# New member with some noob ?



## pwd (Sep 10, 2008)

I shot my first hand gun this past saturday(sig 229), and i am hooked. My dream gun is a 2 tone sig sauer 229, but it is to expensive.(atleast right now) I narrowed it down to the 2 tone XD9 sc.

From my understanding it now only comes in a package? 

It includes the case, gun, holster, mag loader, mag holder(?), 1-10round mag, 1-16 round mag w/grip extension , lock and brush(?)

also 

what does the sig come with?


----------



## Todd (Jul 3, 2006)

pwd said:


> I shot my first hand gun this past saturday(sig 229), and i am hooked. My dream gun is a 2 tone sig sauer 229, but it is to expensive.(atleast right now) I narrowed it down to the 2 tone XD9 sc.
> 
> From my understanding it now only comes in a package?
> 
> ...


The XD's come with the XD Gear Package. You might as well toss the holster and the mag holder as they are complete crap and get yourself some good ones. I've had OK luck with the loader, but there are better on the market. Ditch the brush and get a Bore Snake. You may want to also consider getting a Pearce grip extention for the 10 round mag as well. Personallly, I wish SA would just give an extra mag instead.

Not sure what the Sigs come with, but I'm sure someone will chime in soon.


----------



## falshman70 (Jul 13, 2006)

I'm trying to remember what my P229 came with. I think it was just one mag, but I've since bought a used P6 and a used P220 and each came with two mags. If you like a Sig and are price sensitive, a CPO is one way to go.

The XD is a nice polymer gun. Low bore axis, kind of feels like a 1911. The XDm is pretty nice if you're looking for a full sized 9mm.


----------



## Mike Barham (Mar 30, 2006)

falshman70 said:


> The XDm is pretty nice if you're looking for a full sized 9mm.


Isn't the XDm only available in .40?


----------



## Todd (Jul 3, 2006)

Mike Barham said:


> Isn't the XDm only available in .40?


For now. I think I read somewhere (maybe American Rifleman) that 9mm is coming soon.


----------



## Willieno59 (Feb 29, 2008)

My 226st came with two mags, lock, and bottle of miltec lube.


----------



## Mike Barham (Mar 30, 2006)

Todd said:


> For now. I think I read somewhere (maybe American Rifleman) that 9mm is coming soon.


I would not be at all surprised.


----------



## PhilR. (Apr 25, 2007)

Todd said:


> The XD's come with the XD Gear Package. You might as well toss the holster and the mag holder as they are complete crap and get yourself some good ones. I've had OK luck with the loader, but there are better on the market. Ditch the brush and get a Bore Snake. You may want to also consider getting a Pearce grip extention for the 10 round mag as well. Personallly, I wish SA would just give an extra mag instead.
> 
> Not sure what the Sigs come with, but I'm sure someone will chime in soon.

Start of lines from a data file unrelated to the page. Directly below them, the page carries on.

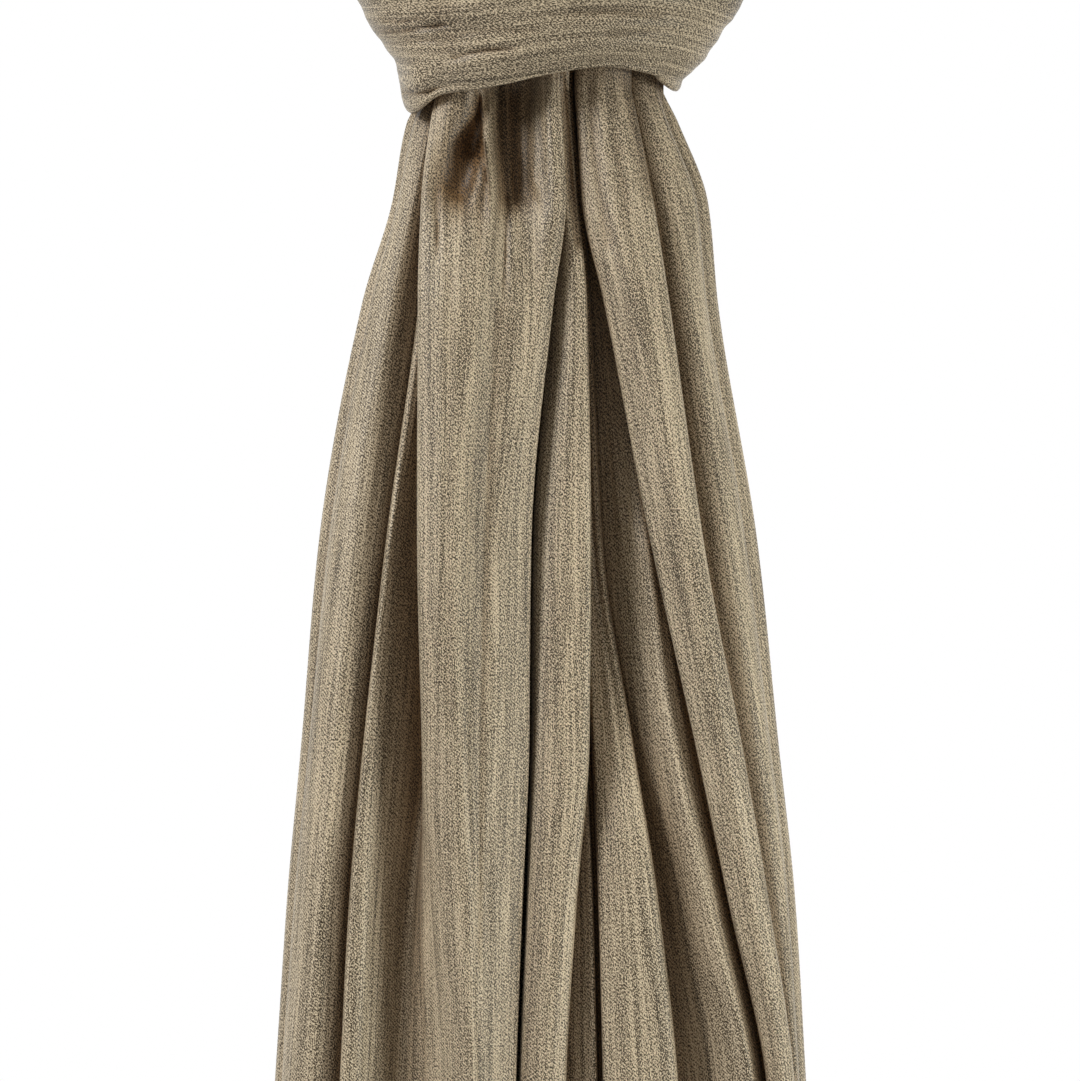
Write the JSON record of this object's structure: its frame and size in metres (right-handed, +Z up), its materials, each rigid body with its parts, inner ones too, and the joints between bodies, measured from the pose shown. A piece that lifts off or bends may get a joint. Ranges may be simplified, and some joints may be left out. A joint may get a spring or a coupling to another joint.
{
  "type": "hijab scarf hitched over a rail",
  "caption": "Long plain silk crepe hijab scarf, folded in half and hitched so that a wide gathered band holds two pleated tails that hang below it.",
  "frame": {"origin": "on the axis of the rail that the scarf hangs from, midway between its two loops", "axes": "+Z up along the hanging tails, front of the band facing -Y, +X to the right of someone who looks at the front and along the rail"},
  "size_m": [0.2079, 0.0939, 0.715],
  "materials": {
    "silk_crepe": "grey-beige twill-woven silk crepe with a soft sheen"
  },
  "bodies": {
    "root": {"band": "silk_crepe", "left_loop": "silk_crepe", "right_loop": "silk_crepe", "left_tail": "silk_crepe", "right_tail": "silk_crepe"}
  },
  "joints": []
}
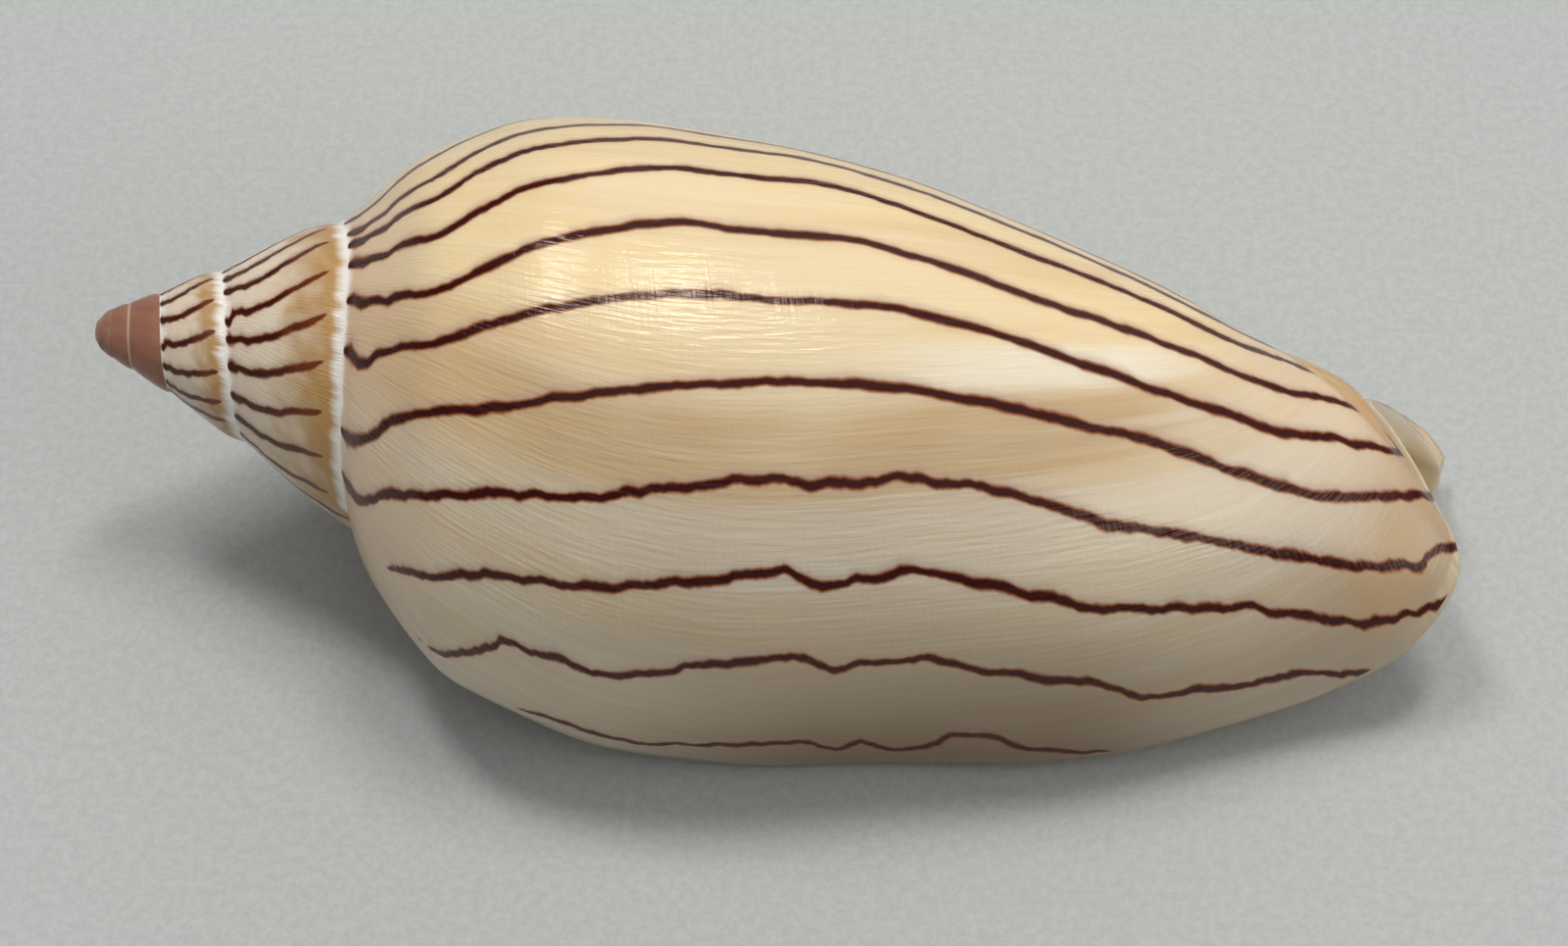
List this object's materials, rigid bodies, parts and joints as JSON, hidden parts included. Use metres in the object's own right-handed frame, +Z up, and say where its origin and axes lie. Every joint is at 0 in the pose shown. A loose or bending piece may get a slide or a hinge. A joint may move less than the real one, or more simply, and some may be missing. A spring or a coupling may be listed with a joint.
{
  "type": "volute shell",
  "caption": "Empty volute sea shell: a long glossy cream body whorl with wavy dark maroon lines, a short pointed spire and a long open mouth, lying mouth down.",
  "frame": {"origin": "centre of the bounding box in X and Y, on the surface that the shell lies on", "axes": "+X from the tip of the spire towards the front notch, +Z up, away from the mouth; the lip is on the -Y side"},
  "size_m": [0.09, 0.0394, 0.0327],
  "materials": {
    "glazed_shell": "glossy natural glaze, cream with dark maroon lines along the shell"
  },
  "bodies": {
    "root": {"shell": "glazed_shell"}
  },
  "joints": []
}
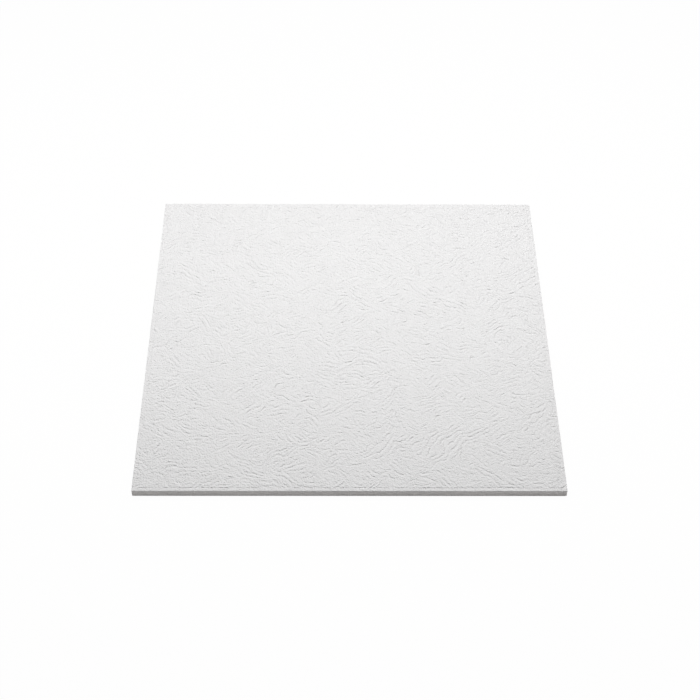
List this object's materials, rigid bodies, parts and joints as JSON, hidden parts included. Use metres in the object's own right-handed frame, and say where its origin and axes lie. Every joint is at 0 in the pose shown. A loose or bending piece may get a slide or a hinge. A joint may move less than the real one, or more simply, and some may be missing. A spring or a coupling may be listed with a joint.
{
  "type": "ceiling tile",
  "caption": "Square foam ceiling tile with a crinkled face like creased leather, a fine groove inside a plain rim and a flat back that is glued to a ceiling.",
  "frame": {"origin": "middle of the flat back face", "axes": "+Z out of the crinkled face, towards the room; +X and +Y along the edges of the tile"},
  "size_m": [0.5, 0.5, 0.01],
  "materials": {
    "foam": "matt moulded bead foam"
  },
  "bodies": {
    "root": {"ceiling_tile": "foam"}
  },
  "joints": []
}
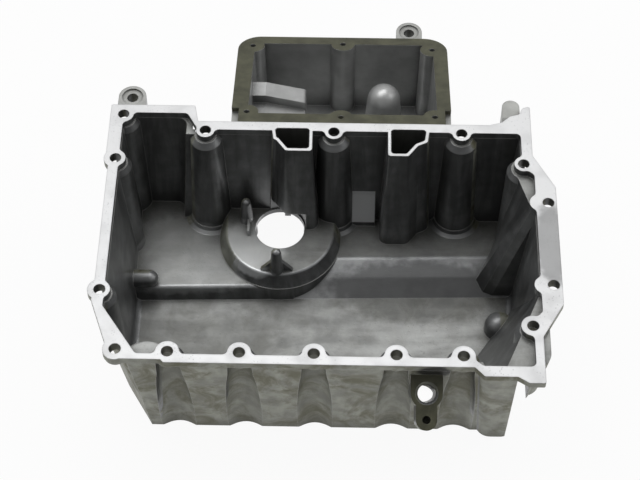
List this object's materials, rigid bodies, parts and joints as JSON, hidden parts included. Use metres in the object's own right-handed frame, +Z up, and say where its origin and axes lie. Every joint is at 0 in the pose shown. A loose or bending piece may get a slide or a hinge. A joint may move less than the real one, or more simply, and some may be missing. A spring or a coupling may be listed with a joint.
{
  "type": "engine oil pan",
  "caption": "Cast aluminium engine oil pan with a machined bolt land, stepped sump, level sensor platform, oil ducts and a covered rear chamber.",
  "frame": {"origin": "on the machined face that meets the engine block, inside the opening, midway between the bolt rows at its ends", "axes": "+Z up, out of the block face; +X along the engine towards the gearbox end; +Y across the engine towards the rear chamber"},
  "size_m": [0.3559, 0.4199, 0.132],
  "materials": {
    "cast_aluminium": "as cast, with machined sealing faces"
  },
  "bodies": {
    "root": {"oil_pan": "cast_aluminium"}
  },
  "joints": []
}
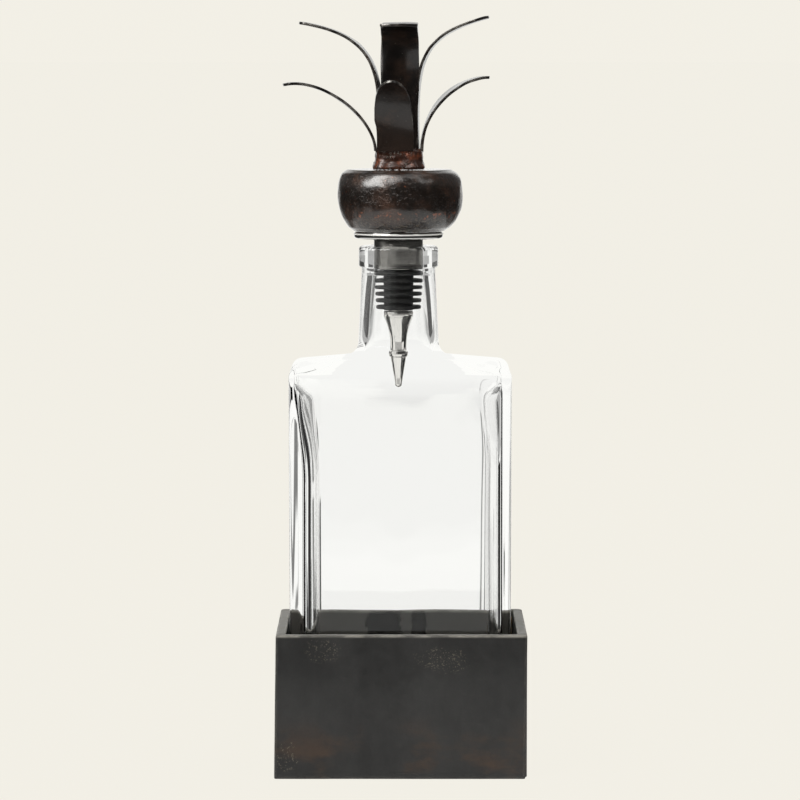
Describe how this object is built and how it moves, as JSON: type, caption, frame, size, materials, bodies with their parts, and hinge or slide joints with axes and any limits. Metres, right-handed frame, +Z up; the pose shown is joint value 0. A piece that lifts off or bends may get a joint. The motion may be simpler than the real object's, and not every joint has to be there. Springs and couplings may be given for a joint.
{
  "type": "decanter",
  "caption": "Square clear glass bottle standing in an open welded steel box, with a ribbed stopper topped by a forged ball and curved steel leaves.",
  "frame": {"origin": "middle of the steel box's underside, on the surface it stands on", "axes": "+Z up, +X to the right, and the front of the box and its tall front leaf face -Y"},
  "size_m": [0.106, 0.088, 0.3209],
  "materials": {
    "blackened_steel": "blackened hot-rolled plate, waxed, faintly mottled",
    "weld_steel": "rippled weld bead, heat tinted",
    "clear_glass": "clear thick moulded glass",
    "black_rubber": "satin black rubber",
    "satin_steel": "turned stainless steel, satin",
    "polished_steel": "polished",
    "lacquered_forging": "forged dark steel under glossy lacquer, pitted, with rust flecks",
    "rusty_weld": "lumpy weld, rust brown under lacquer",
    "forged_leaf_steel": "dark brown lacquered sheet with bare cut edges"
  },
  "bodies": {
    "base": {"front_wall_plate": "blackened_steel", "back_wall_plate": "blackened_steel", "left_wall_plate": "blackened_steel", "right_wall_plate": "blackened_steel", "floor_plate": "blackened_steel", "corner_weld_front_left": "weld_steel", "corner_weld_front_right": "weld_steel", "corner_weld_back_left": "weld_steel", "corner_weld_back_right": "weld_steel", "floor_weld_front": "weld_steel", "floor_weld_back": "weld_steel", "floor_weld_left": "weld_steel", "floor_weld_right": "weld_steel"},
    "bottle": {"glass_bottle": "clear_glass"},
    "seal": {"rubber_sleeve": "black_rubber"},
    "stopper": {"stopper_cone": "satin_steel", "stopper_flange": "polished_steel", "threaded_stud": "satin_steel", "forged_ball": "lacquered_forging", "leaf_weld_collar": "rusty_weld", "upper_leaf_left": "forged_leaf_steel", "upper_leaf_right": "forged_leaf_steel", "upper_leaf_front": "forged_leaf_steel", "upper_leaf_back": "forged_leaf_steel", "lower_leaf_left": "forged_leaf_steel", "lower_leaf_right": "forged_leaf_steel", "lower_leaf_front": "forged_leaf_steel", "lower_leaf_back": "forged_leaf_steel"}
  },
  "joints": [
    {"name": "bottle_lift", "type": "slide", "parent": "base", "child": "bottle", "axis": [0, 0, 1], "range_m": [0, 0.07]},
    {"name": "stopper_pull", "type": "slide", "parent": "bottle", "child": "seal", "axis": [0, 0, 1], "range_m": [0, 0.07]},
    {"name": "stopper_twist", "type": "hinge", "parent": "seal", "child": "stopper", "pos_m": [-0.0013, 0, 0.2275], "axis": [0, 0, 1], "continuous": true}
  ]
}
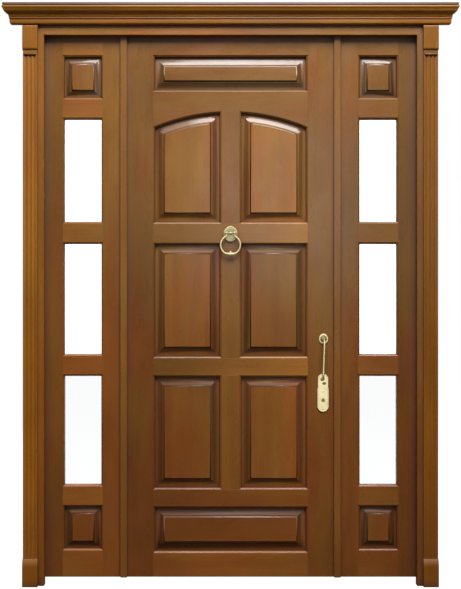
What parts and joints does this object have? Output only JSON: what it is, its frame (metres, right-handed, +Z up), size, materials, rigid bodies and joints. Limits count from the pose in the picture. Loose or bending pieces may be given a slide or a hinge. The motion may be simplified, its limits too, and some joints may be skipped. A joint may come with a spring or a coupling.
{
  "type": "door with sidelights",
  "caption": "Panelled wooden entrance door with an arched rail, between glazed panelled sidelights, under a moulded crown with fluted casings.",
  "frame": {"origin": "on the outer face of the left jamb, at the floor, in the plane of the jambs' front faces", "axes": "+X from the left jamb to the right one, +Y into the building, +Z up"},
  "size_m": [1.814, 0.177, 2.325],
  "materials": {
    "varnished_wood": "varnished hardwood, satin",
    "casing_wood": "varnished hardwood, satin, a little more golden",
    "brass": "polished, lacquered",
    "clear_glass": "clear"
  },
  "bodies": {
    "frame": {"left_jamb": "varnished_wood", "right_jamb": "varnished_wood", "head_jamb": "varnished_wood", "left_mullion": "varnished_wood", "right_mullion": "varnished_wood", "left_casing": "casing_wood", "right_casing": "casing_wood", "left_plinth_block": "casing_wood", "right_plinth_block": "casing_wood", "left_capital_block": "casing_wood", "right_capital_block": "casing_wood", "header_board": "casing_wood", "crown_front": "casing_wood", "crown_returns": "casing_wood", "crown_cap": "casing_wood", "left_sidelight_stiles": "varnished_wood", "left_sidelight_rails": "varnished_wood", "left_sidelight_panels": "varnished_wood", "left_sidelight_glass": "clear_glass", "left_sidelight_beads": "varnished_wood", "right_sidelight_stiles": "varnished_wood", "right_sidelight_rails": "varnished_wood", "right_sidelight_panels": "varnished_wood", "right_sidelight_glass": "clear_glass", "right_sidelight_beads": "varnished_wood", "frame_hinge_leaves": "brass", "strike_plate": "brass"},
    "door_leaf": {"door_hinge_stile": "varnished_wood", "door_latch_stile": "varnished_wood", "door_top_rail": "varnished_wood", "door_arched_rail": "varnished_wood", "door_knocker_rail": "varnished_wood", "door_middle_rail": "varnished_wood", "door_lock_rail": "varnished_wood", "door_bottom_rail": "varnished_wood", "door_muntins": "varnished_wood", "door_top_panel": "varnished_wood", "door_upper_panels": "varnished_wood", "door_middle_panels": "varnished_wood", "door_lower_panels": "varnished_wood", "door_bottom_panel": "varnished_wood", "door_hinge_leaves": "brass", "knocker_rose": "brass", "pull_handle": "brass", "lock_plate": "brass", "key_cylinder": "brass", "inside_plate": "brass", "inside_lever": "brass", "latch_faceplate": "brass"},
    "knocker_ring": {"knocker_ring": "brass"}
  },
  "joints": [
    {"name": "door_hinges", "type": "hinge", "parent": "frame", "child": "door_leaf", "pos_m": [0.3675, 0.0895, 1.121], "axis": [0, 0, 1], "range_deg": [0, 110]},
    {"name": "knocker_pivot", "type": "hinge", "parent": "door_leaf", "child": "knocker_ring", "pos_m": [0.795, 0.019, 1.414], "axis": [-1, 0, 0], "range_deg": [0, 100]}
  ]
}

I would agree w/Todd's assesment of the usefulness of the XD's "extras". They are eye candy marketing tools that they hope will help a person make the decision to buy their pistol over someone else's. Buy the pistol on the merits of the pistol itself, and don't put much value at all on those little extra items.

PhilR.


----------



## PhilR. (Apr 25, 2007)

BTW - in case you just have to have a Sig - you can find used German Sig P6's on sale for around $300 quite easily. These are single-stack 9mm's that were used by the German police. They make great range or home defense pistols.

Nothing wrong with an XD though. Or at least nothing wrong that a Glock couldn't fix.....:mrgreen:

PhilR.


----------



## dblcorona (Nov 27, 2007)

Also, if you like the sigs, you might want to check out the FN. I have a friend that loves his XD, and he has shot alot more than me.


----------



## Scratchshooter40 (Jun 17, 2008)

*Sig 2340*

If you are really wanting a Sig, a local gunshop has some turn in 2340's for around $359.00 with three mags included, I picked one up that way and it's a sweet shooter. Has mostly carry wear and is mechanically perfect. They have quite a few 9mm Sigs as well.


----------



## DevilsJohnson (Oct 21, 2007)

One can find Duty Tested Sigs pretty cheap. They're easy to spot from the red pistol boxes. They are pretty much rebuilt guns and totally worth what they ask for them.

I got my 229 (Not a D.T.) used at a gun show for 525.00. It come with 7 mags and all the papers, box etc. Really nice gun. Most Sigs I've seen new and used will have at least 2 mags. Many others I've seen with more.

As for that Fobus stuff that comes with the XD I have not seen many that actually wanted or used them. I think I still have a couple of them around here that people didn't want when I sold my XD9C and a left handed one that fit a G19. I don't think they are junk or anything. For me it's leather or nothing..I just like it more. Come to think about it I might have one of those 9mm mag holder dealies..heh


----------